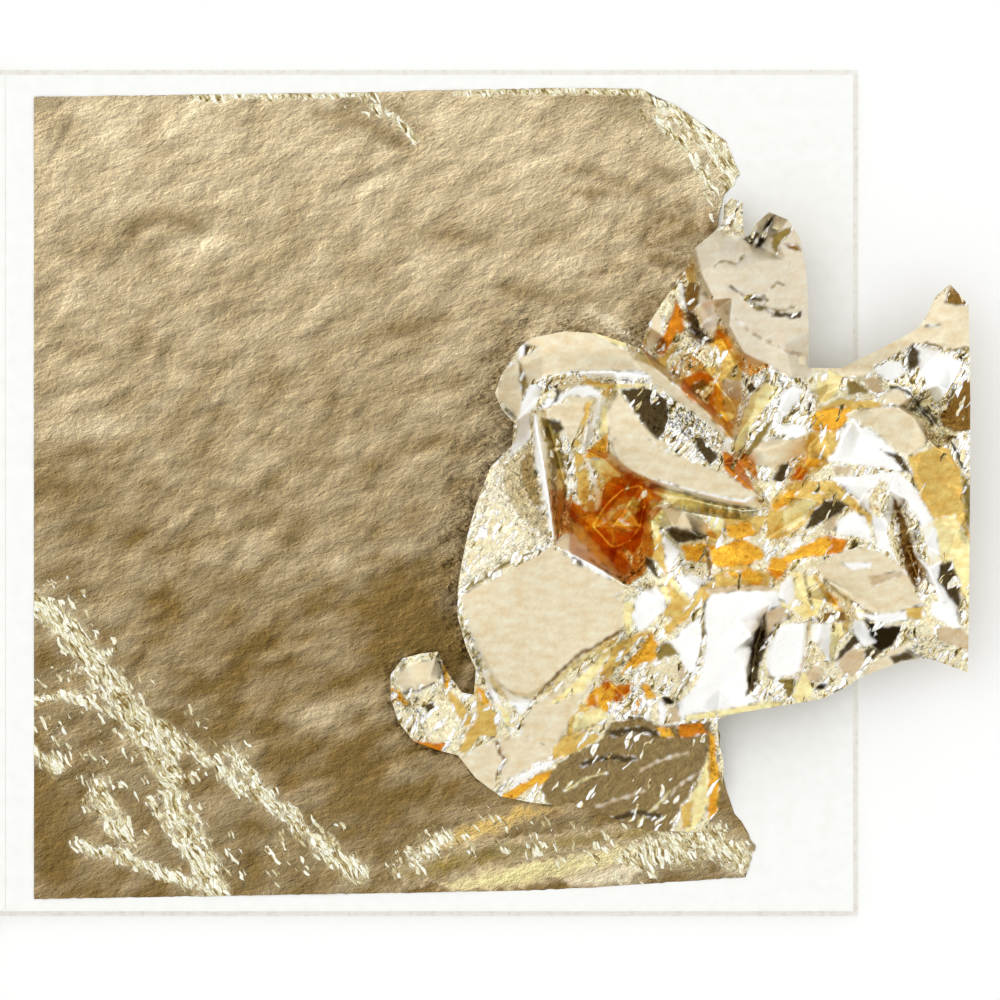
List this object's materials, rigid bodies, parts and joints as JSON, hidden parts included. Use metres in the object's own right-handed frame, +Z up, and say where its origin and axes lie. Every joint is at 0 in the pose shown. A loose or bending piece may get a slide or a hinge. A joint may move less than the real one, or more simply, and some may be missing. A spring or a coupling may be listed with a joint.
{
  "type": "gold leaf booklet",
  "caption": "Open side-stapled booklet of loose metal leaf between tissue pages, one leaf torn and one crumpled on top.",
  "frame": {"origin": "middle of the back cover's underside, measured over the whole closed booklet", "axes": "+X from the stapled edge to the free edge, +Y towards the head of the page, +Z up from the table"},
  "size_m": [0.3226, 0.148, 0.0291],
  "materials": {
    "cover_card": "uncoated white card",
    "tissue_paper": "thin matt tissue",
    "metal_leaf": "beaten metal leaf, wrinkled",
    "staple_wire": "flat drawn wire"
  },
  "bodies": {
    "root": {"cover_spine": "cover_card", "staple_upper": "staple_wire", "staple_lower": "staple_wire", "tissue_stubs": "tissue_paper", "tissue_09": "tissue_paper", "tissue_10": "tissue_paper", "tissue_11": "tissue_paper", "tissue_12": "tissue_paper", "tissue_13": "tissue_paper", "tissue_14": "tissue_paper", "tissue_15": "tissue_paper", "tissue_16": "tissue_paper", "tissue_17": "tissue_paper", "tissue_18": "tissue_paper", "tissue_19": "tissue_paper", "tissue_20": "tissue_paper", "tissue_21": "tissue_paper", "tissue_22": "tissue_paper", "tissue_23": "tissue_paper", "tissue_24": "tissue_paper", "tissue_25": "tissue_paper", "tissue_26": "tissue_paper", "leaf_08": "metal_leaf", "leaf_09": "metal_leaf", "leaf_10": "metal_leaf", "leaf_11": "metal_leaf", "leaf_12": "metal_leaf", "leaf_13": "metal_leaf", "leaf_14": "metal_leaf", "leaf_15": "metal_leaf", "leaf_16": "metal_leaf", "leaf_17": "metal_leaf", "leaf_18": "metal_leaf", "leaf_19": "metal_leaf", "leaf_20": "metal_leaf", "leaf_21": "metal_leaf", "leaf_22": "metal_leaf", "leaf_23": "metal_leaf", "leaf_24": "metal_leaf", "leaf_25": "metal_leaf"},
    "front_cover": {"front_cover": "cover_card"},
    "turned_page_1": {"tissue_01": "tissue_paper"},
    "turned_page_2": {"tissue_02": "tissue_paper"},
    "back_cover": {"back_cover": "cover_card"},
    "page_3": {"tissue_03": "tissue_paper"},
    "torn_leaf": {"torn_leaf": "metal_leaf"},
    "crumpled_leaf": {"crumpled_leaf": "metal_leaf"},
    "page_4": {"tissue_04": "tissue_paper", "leaf_03": "metal_leaf"},
    "page_5": {"tissue_05": "tissue_paper", "leaf_04": "metal_leaf"},
    "page_6": {"tissue_06": "tissue_paper", "leaf_05": "metal_leaf"},
    "page_7": {"tissue_07": "tissue_paper", "leaf_06": "metal_leaf"},
    "page_8": {"tissue_08": "tissue_paper", "leaf_07": "metal_leaf"}
  },
  "joints": [
    {"name": "front_cover_turn", "type": "hinge", "parent": "root", "child": "front_cover", "pos_m": [-0.07082, 0, 0.00406], "axis": [0, 1, 0], "range_deg": [0, 150]},
    {"name": "turned_page_1_turn", "type": "hinge", "parent": "root", "child": "turned_page_1", "pos_m": [-0.07082, 0, 0.00406], "axis": [0, 1, 0], "range_deg": [0, 153.01]},
    {"name": "turned_page_2_turn", "type": "hinge", "parent": "root", "child": "turned_page_2", "pos_m": [-0.07082, 0, 0.00406], "axis": [0, 1, 0], "range_deg": [0, 156.01]},
    {"name": "back_cover_turn", "type": "hinge", "parent": "root", "child": "back_cover", "pos_m": [-0.071, 0, 0], "axis": [0, 1, 0], "range_deg": [0, 160]},
    {"name": "page_3_turn", "type": "hinge", "parent": "root", "child": "page_3", "pos_m": [-0.068, 0, 0.00253], "axis": [0, 1, 0], "range_deg": [-150, 0]},
    {"name": "page_4_turn", "type": "hinge", "parent": "root", "child": "page_4", "pos_m": [-0.0678, 0, 0.00244], "axis": [0, 1, 0], "range_deg": [-125.01, 0]},
    {"name": "page_5_turn", "type": "hinge", "parent": "root", "child": "page_5", "pos_m": [-0.0676, 0, 0.00235], "axis": [0, 1, 0], "range_deg": [-100.01, 0]},
    {"name": "page_6_turn", "type": "hinge", "parent": "root", "child": "page_6", "pos_m": [-0.0674, 0, 0.00226], "axis": [0, 1, 0], "range_deg": [-75.01, 0]},
    {"name": "page_7_turn", "type": "hinge", "parent": "root", "child": "page_7", "pos_m": [-0.0672, 0, 0.00217], "axis": [0, 1, 0], "range_deg": [-50.01, 0]},
    {"name": "page_8_turn", "type": "hinge", "parent": "root", "child": "page_8", "pos_m": [-0.067, 0, 0.00208], "axis": [0, 1, 0], "range_deg": [-25.01, 0]},
    {"name": "torn_leaf_lift", "type": "slide", "parent": "page_3", "child": "torn_leaf", "axis": [0, 0, 1], "range_m": [0, 0.1]},
    {"name": "crumpled_leaf_lift", "type": "slide", "parent": "torn_leaf", "child": "crumpled_leaf", "axis": [0, 0, 1], "range_m": [0, 0.1]}
  ],
  "couplings": [
    {"joint": "turned_page_1_turn", "follows": "front_cover_turn", "ratio": 1.02},
    {"joint": "turned_page_2_turn", "follows": "front_cover_turn", "ratio": 1.04},
    {"joint": "page_4_turn", "follows": "page_3_turn", "ratio": 0.83333},
    {"joint": "page_5_turn", "follows": "page_3_turn", "ratio": 0.66667},
    {"joint": "page_6_turn", "follows": "page_3_turn", "ratio": 0.5},
    {"joint": "page_7_turn", "follows": "page_3_turn", "ratio": 0.33333},
    {"joint": "page_8_turn", "follows": "page_3_turn", "ratio": 0.16667}
  ]
}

Problem to solve:
Word for word, write out all of the data above.

Full answer:
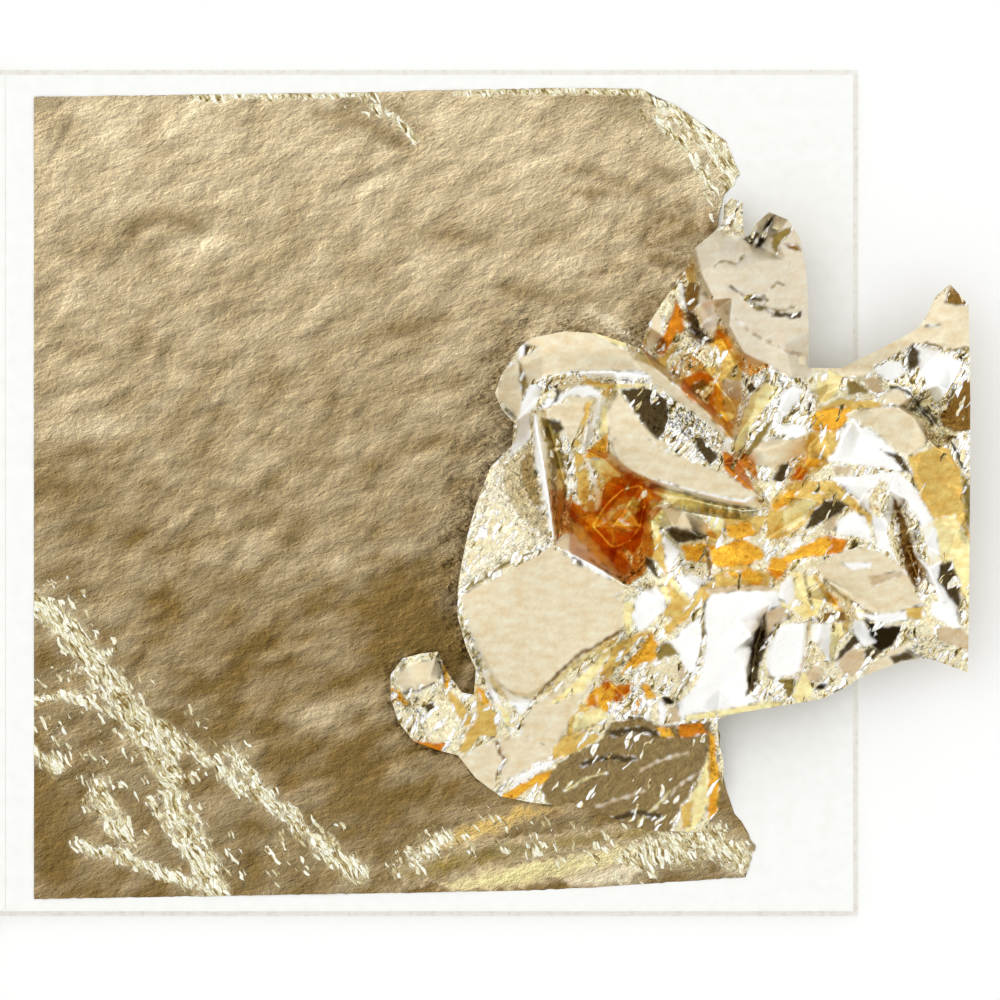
List this object's materials, rigid bodies, parts and joints as JSON, hidden parts included. Use metres in the object's own right-handed frame, +Z up, and say where its origin and axes lie. Every joint is at 0 in the pose shown. A loose or bending piece may get a slide or a hinge. A joint may move less than the real one, or more simply, and some may be missing. A spring or a coupling may be listed with a joint.
{
  "type": "gold leaf booklet",
  "caption": "Open side-stapled booklet of loose metal leaf between tissue pages, one leaf torn and one crumpled on top.",
  "frame": {"origin": "middle of the back cover's underside, measured over the whole closed booklet", "axes": "+X from the stapled edge to the free edge, +Y towards the head of the page, +Z up from the table"},
  "size_m": [0.3226, 0.148, 0.0291],
  "materials": {
    "cover_card": "uncoated white card",
    "tissue_paper": "thin matt tissue",
    "metal_leaf": "beaten metal leaf, wrinkled",
    "staple_wire": "flat drawn wire"
  },
  "bodies": {
    "root": {"cover_spine": "cover_card", "staple_upper": "staple_wire", "staple_lower": "staple_wire", "tissue_stubs": "tissue_paper", "tissue_09": "tissue_paper", "tissue_10": "tissue_paper", "tissue_11": "tissue_paper", "tissue_12": "tissue_paper", "tissue_13": "tissue_paper", "tissue_14": "tissue_paper", "tissue_15": "tissue_paper", "tissue_16": "tissue_paper", "tissue_17": "tissue_paper", "tissue_18": "tissue_paper", "tissue_19": "tissue_paper", "tissue_20": "tissue_paper", "tissue_21": "tissue_paper", "tissue_22": "tissue_paper", "tissue_23": "tissue_paper", "tissue_24": "tissue_paper", "tissue_25": "tissue_paper", "tissue_26": "tissue_paper", "leaf_08": "metal_leaf", "leaf_09": "metal_leaf", "leaf_10": "metal_leaf", "leaf_11": "metal_leaf", "leaf_12": "metal_leaf", "leaf_13": "metal_leaf", "leaf_14": "metal_leaf", "leaf_15": "metal_leaf", "leaf_16": "metal_leaf", "leaf_17": "metal_leaf", "leaf_18": "metal_leaf", "leaf_19": "metal_leaf", "leaf_20": "metal_leaf", "leaf_21": "metal_leaf", "leaf_22": "metal_leaf", "leaf_23": "metal_leaf", "leaf_24": "metal_leaf", "leaf_25": "metal_leaf"},
    "front_cover": {"front_cover": "cover_card"},
    "turned_page_1": {"tissue_01": "tissue_paper"},
    "turned_page_2": {"tissue_02": "tissue_paper"},
    "back_cover": {"back_cover": "cover_card"},
    "page_3": {"tissue_03": "tissue_paper"},
    "torn_leaf": {"torn_leaf": "metal_leaf"},
    "crumpled_leaf": {"crumpled_leaf": "metal_leaf"},
    "page_4": {"tissue_04": "tissue_paper", "leaf_03": "metal_leaf"},
    "page_5": {"tissue_05": "tissue_paper", "leaf_04": "metal_leaf"},
    "page_6": {"tissue_06": "tissue_paper", "leaf_05": "metal_leaf"},
    "page_7": {"tissue_07": "tissue_paper", "leaf_06": "metal_leaf"},
    "page_8": {"tissue_08": "tissue_paper", "leaf_07": "metal_leaf"}
  },
  "joints": [
    {"name": "front_cover_turn", "type": "hinge", "parent": "root", "child": "front_cover", "pos_m": [-0.07082, 0, 0.00406], "axis": [0, 1, 0], "range_deg": [0, 150]},
    {"name": "turned_page_1_turn", "type": "hinge", "parent": "root", "child": "turned_page_1", "pos_m": [-0.07082, 0, 0.00406], "axis": [0, 1, 0], "range_deg": [0, 153.01]},
    {"name": "turned_page_2_turn", "type": "hinge", "parent": "root", "child": "turned_page_2", "pos_m": [-0.07082, 0, 0.00406], "axis": [0, 1, 0], "range_deg": [0, 156.01]},
    {"name": "back_cover_turn", "type": "hinge", "parent": "root", "child": "back_cover", "pos_m": [-0.071, 0, 0], "axis": [0, 1, 0], "range_deg": [0, 160]},
    {"name": "page_3_turn", "type": "hinge", "parent": "root", "child": "page_3", "pos_m": [-0.068, 0, 0.00253], "axis": [0, 1, 0], "range_deg": [-150, 0]},
    {"name": "page_4_turn", "type": "hinge", "parent": "root", "child": "page_4", "pos_m": [-0.0678, 0, 0.00244], "axis": [0, 1, 0], "range_deg": [-125.01, 0]},
    {"name": "page_5_turn", "type": "hinge", "parent": "root", "child": "page_5", "pos_m": [-0.0676, 0, 0.00235], "axis": [0, 1, 0], "range_deg": [-100.01, 0]},
    {"name": "page_6_turn", "type": "hinge", "parent": "root", "child": "page_6", "pos_m": [-0.0674, 0, 0.00226], "axis": [0, 1, 0], "range_deg": [-75.01, 0]},
    {"name": "page_7_turn", "type": "hinge", "parent": "root", "child": "page_7", "pos_m": [-0.0672, 0, 0.00217], "axis": [0, 1, 0], "range_deg": [-50.01, 0]},
    {"name": "page_8_turn", "type": "hinge", "parent": "root", "child": "page_8", "pos_m": [-0.067, 0, 0.00208], "axis": [0, 1, 0], "range_deg": [-25.01, 0]},
    {"name": "torn_leaf_lift", "type": "slide", "parent": "page_3", "child": "torn_leaf", "axis": [0, 0, 1], "range_m": [0, 0.1]},
    {"name": "crumpled_leaf_lift", "type": "slide", "parent": "torn_leaf", "child": "crumpled_leaf", "axis": [0, 0, 1], "range_m": [0, 0.1]}
  ],
  "couplings": [
    {"joint": "turned_page_1_turn", "follows": "front_cover_turn", "ratio": 1.02},
    {"joint": "turned_page_2_turn", "follows": "front_cover_turn", "ratio": 1.04},
    {"joint": "page_4_turn", "follows": "page_3_turn", "ratio": 0.83333},
    {"joint": "page_5_turn", "follows": "page_3_turn", "ratio": 0.66667},
    {"joint": "page_6_turn", "follows": "page_3_turn", "ratio": 0.5},
    {"joint": "page_7_turn", "follows": "page_3_turn", "ratio": 0.33333},
    {"joint": "page_8_turn", "follows": "page_3_turn", "ratio": 0.16667}
  ]
}